How to Make Your Robots Dance Like Star Wars Droids
If you want to make your own robots exhibit lifelike movement, Donald Bell’s Instructables tutorial will introduce you to Bottango.
People who take movies, TV, and video games seriously often talk about how some fictional worlds feel “lived in” and others feel sterile. The Star Wars franchise has examples of both. The sequels were derided for falling into the latter category, but the original trilogy fell into the former category. That was thanks to the use of practical effects, which even extended to the movement of the droids. If you want to make your own robots exhibit lifelike movement, Donald Bell’s Instructables tutorial will introduce you to Bottango.
The problem with typical robot movement is that it is too precise. If a robot needs to move from one point to another, it will usually move in the a perfectly straight line. That is almost always the most efficient and least complex option to achieve the goal, after all.
Animals are much more fluid and imprecise in their movement. In media, robots that exhibit that kind of animal movement feel a lot more lifelike.

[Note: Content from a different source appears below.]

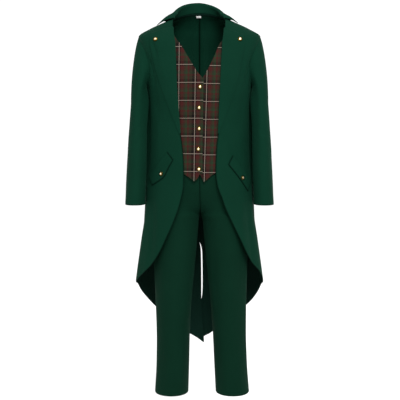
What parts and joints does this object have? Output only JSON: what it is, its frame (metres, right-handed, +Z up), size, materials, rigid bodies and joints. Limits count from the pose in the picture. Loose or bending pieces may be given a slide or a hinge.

Bottango is animatronic software that will help you create that movement in your robots.
Bell’s robot is a simple quadruped that borrows from both Jorvon Moss’s Crawler Comet and Javier Isabel’s Kame32 designs. It has nine servos (two for each leg, plus one to rotate the head) controlled by a Waveshare ESP32-S3-Zero board through a 16-channel servo driver shield. A DFPlayer Mini MP3 player adds sound effects and power comes from a 2000mAh lithium battery. The mechanical parts were all 3D-printed.
But the real magic comes thanks to Bottango. If you haven’t experimented with that before, I highly recommend it. Bottango is free software that lets you easily create physical animations. I’ve used it myself and can attest to its capability. And best of all, it is easy to use with popular maker hardware.
As Bell demonstrates, you program movements with keyframe positions in a manner similar to digital animation software. Behind the scenes, Bottango does all the complex work of smoothing transitions with different easing options, synchronizing movement, and outputting code. You can either control your robot directly from a computer running Bottango or export the code for standalone use. You can even make it synchronize the motions with music and sound effects.
The result is the kind of lifelike movement that turns robots into loveable characters in Star Wars and so much other media.